Je finirai en disant qu’à travers ce film j’ai voulu personnellement m’exprimer face à ce massacre mais plus globalement face à la facilité avec laquelle l’être humain peut sombrer dans la violence sans honte ni complexe. C’est une violence assumée et normalisée. Les Féringiens ne comprennent pas pourquoi nous nous insurgeons contre leur pratique et leurs enfants attendant chaque année ce massacre avec impatience. Je rajouterai qu’il en est ainsi chez tous les peuples, la corrida, le festival du chien en Chine, les poussins broyés pour faire des nuggets que nos enfants adorent, bref l’Homme arrive avec une grande aisance et ingéniosité à faire preuve d’une cruauté absolue sans en rougir le moins du monde. J’espère qu’un jour nous prendrons conscience qu’un être vivant quelqu’il soit n’est pas la propriété de l’Homme.

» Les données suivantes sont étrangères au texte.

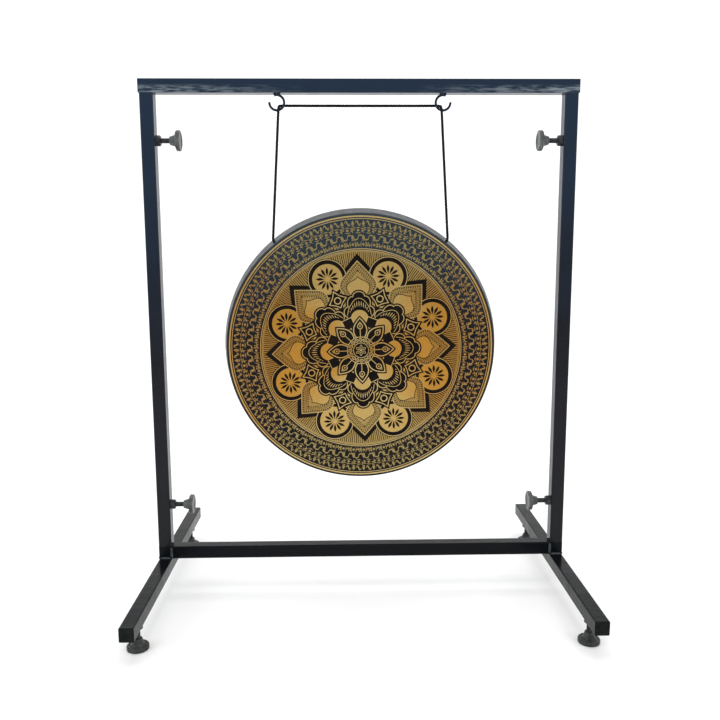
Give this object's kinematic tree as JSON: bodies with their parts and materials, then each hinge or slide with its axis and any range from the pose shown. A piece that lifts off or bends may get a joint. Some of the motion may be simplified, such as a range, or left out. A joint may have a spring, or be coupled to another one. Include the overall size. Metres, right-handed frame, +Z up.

Quelques mots du compositeur Yanier Hechayarria Mayas

Collaborer pour ce projet a été pour moi une décision immédiate. J’ai été motivé dès que j’ai découvert les premiers montages de l’animatique.

Le thème me tenait à cœur par son engagement, mais surtout par la passion que la réalisatrice transmettait depuis le début. Le travail a été assez intense grâce à l’énergie et à l’impact qui émanait des séquences du film. À partir du travail sonore, j’ai cherché aussi à causer un choc au spectateur qui l’oblige à être victime et témoin à la fois. À ressentir chaque coup à travers le son, à entendre les cris et la barbarie.

Enfin, cette expérience a été un véritable exemple de collaboration conjointe, non seulement professionnelle, mais aussi personnelle, parce qu’on a partagé les mêmes idéaux, la même passion pour changer les choses à partir d’un geste artistique.